-- Begin DATA FOR THIS TASK --

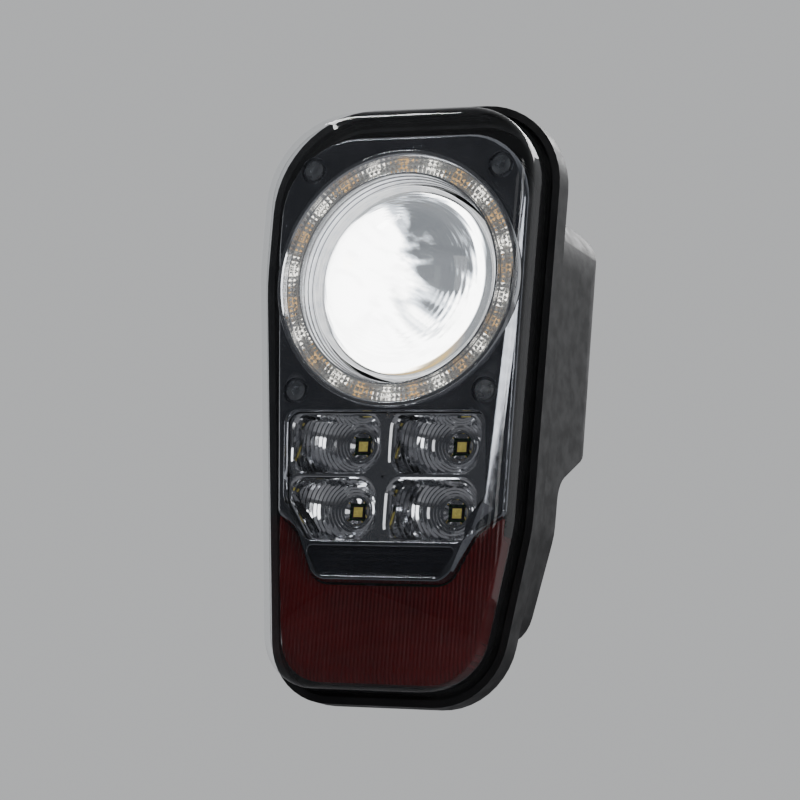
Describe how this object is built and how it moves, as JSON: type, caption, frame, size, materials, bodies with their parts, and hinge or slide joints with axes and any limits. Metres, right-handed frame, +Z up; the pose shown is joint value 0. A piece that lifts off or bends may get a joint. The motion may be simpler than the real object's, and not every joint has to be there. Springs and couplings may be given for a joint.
{
  "type": "combination fog lamp",
  "caption": "Tall sealed vehicle lamp with a tilting projector fog light in a jewelled halo, LED cells and a fluted red marker section below.",
  "frame": {"origin": "centre of the four mounting studs, on the rear face of the mounting gasket", "axes": "+Z up, -Y the way the lamp shines, +X to the right as seen from in front of the lamp, +Y along the studs towards the vehicle"},
  "size_m": [0.1257, 0.1345, 0.242],
  "materials": {
    "clear_cover": "clear polycarbonate, hard-coated and glossy",
    "lamp_glass": "clear optical glass, polished",
    "prism_plastic": "clear acrylic with fine prism facets",
    "smoked_plastic": "dark smoked acrylic, glossy",
    "red_plastic": "deep red acrylic with vertical flutes",
    "black_plastic": "black moulded plastic, fine satin grain",
    "bezel_chrome": "vacuum-metallised plastic, slightly smoked",
    "bright_chrome": "vacuum-metallised, mirror bright",
    "seal_rubber": "black elastomer, matt",
    "silicone": "orange-brown silicone rubber",
    "zinc_steel": "bright zinc-plated steel",
    "pin_brass": "tinned and gold-flashed brass pins",
    "board_white": "white solder mask on an aluminium board",
    "board_green": "green solder mask on glass-fibre board",
    "chip_black": "black moulded electronic parts",
    "phosphor": "yellow phosphor in clear silicone, lit",
    "main_chip": "white LED chip, brightly lit",
    "white_led": "white LED packages, faintly lit",
    "amber_led": "amber LED packages, faintly lit",
    "red_led": "red LED packages, unlit",
    "cast_aluminium": "die-cast aluminium, shot-blasted",
    "blackened_steel": "blackened steel sheet",
    "glass_nylon": "dark glass-filled nylon",
    "natural_acetal": "natural white acetal"
  },
  "bodies": {
    "housing": {"outer_lens": "clear_cover", "lens_seal": "seal_rubber", "housing_flange": "black_plastic", "rear_housing": "black_plastic", "mounting_gasket": "seal_rubber", "mounting_studs": "zinc_steel", "breather_caps": "black_plastic", "connector_inlet": "black_plastic", "connector_seal": "silicone", "connector_pins": "pin_brass", "connector_screws": "zinc_steel", "bezel": "bezel_chrome", "bezel_screws": "zinc_steel", "tray_window": "smoked_plastic", "halo_trim": "bright_chrome", "halo_funnel": "bright_chrome", "halo_lens": "prism_plastic", "halo_board": "board_white", "halo_white_leds": "white_led", "halo_amber_leds": "amber_led", "halo_backing": "black_plastic", "cell_reflector_1": "bright_chrome", "cell_reflector_2": "bright_chrome", "cell_reflector_3": "bright_chrome", "cell_reflector_4": "bright_chrome", "cluster_board": "board_green", "cluster_led_bases": "chip_black", "cluster_led_phosphors": "phosphor", "cluster_heatsink": "cast_aluminium", "cluster_screws": "zinc_steel", "red_lens": "red_plastic", "marker_reflector": "bright_chrome", "marker_board": "board_green", "marker_leds": "red_led", "driver_board": "board_green", "driver_parts": "chip_black", "driver_screws": "zinc_steel", "pivot_blocks": "glass_nylon", "pivot_bushes": "natural_acetal", "pivot_block_screws": "zinc_steel", "aim_seal": "silicone"},
    "projector": {"projector_lens": "lamp_glass", "lens_retainer": "bright_chrome", "lens_barrel": "cast_aluminium", "trunnion_pins": "zinc_steel", "cutoff_shield": "blackened_steel", "projector_reflector": "bright_chrome", "main_led_board": "board_white", "main_led": "main_chip", "heat_sink": "cast_aluminium", "heat_sink_screws": "zinc_steel", "aim_arm": "cast_aluminium", "aim_arm_screws": "zinc_steel"},
    "adjuster": {"aim_screw": "zinc_steel", "aim_knob": "black_plastic"},
    "adjuster_nut": {"aim_nut": "natural_acetal"}
  },
  "joints": [
    {"name": "adjuster_turn", "type": "hinge", "parent": "housing", "child": "adjuster", "pos_m": [0, 0.0773, 0.1], "axis": [0, 1, 0], "range_deg": [-1220, 1220]},
    {"name": "nut_slide", "type": "slide", "parent": "housing", "child": "adjuster_nut", "axis": [0, 1, 0], "range_m": [-0.00271, 0.00271]},
    {"name": "projector_tilt", "type": "hinge", "parent": "housing", "child": "projector", "pos_m": [0, 0.003, 0.048], "axis": [1, 0, 0], "range_deg": [-3, 3]}
  ],
  "couplings": [
    {"joint": "nut_slide", "follows": "adjuster_turn", "m_per_rad": 0.00012732},
    {"joint": "projector_tilt", "follows": "adjuster_turn", "ratio": -0.002459}
  ]
}
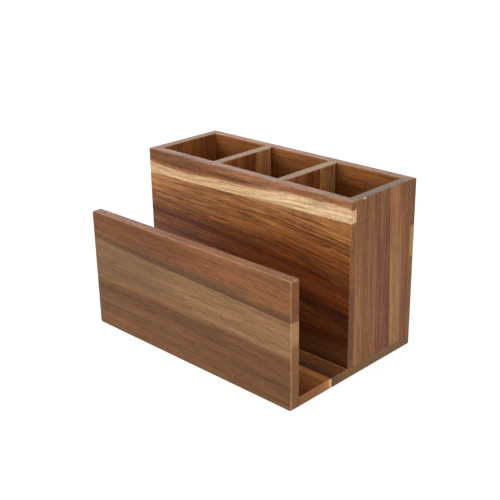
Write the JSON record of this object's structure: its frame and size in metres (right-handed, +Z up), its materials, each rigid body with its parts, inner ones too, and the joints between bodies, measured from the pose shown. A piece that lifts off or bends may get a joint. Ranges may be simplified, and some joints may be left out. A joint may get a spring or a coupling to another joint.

-- End DATA FOR THIS TASK --

# SHORT TASK
Using the listing above, locate the lines that hold "couplings" and copy each one.

# FINISHED TASK
Describe how this object is built and how it moves, as JSON: type, caption, frame, size, materials, bodies with their parts, and hinge or slide joints with axes and any limits. Metres, right-handed frame, +Z up; the pose shown is joint value 0. A piece that lifts off or bends may get a joint. The motion may be simpler than the real object's, and not every joint has to be there. Springs and couplings may be given for a joint.
  "couplings": [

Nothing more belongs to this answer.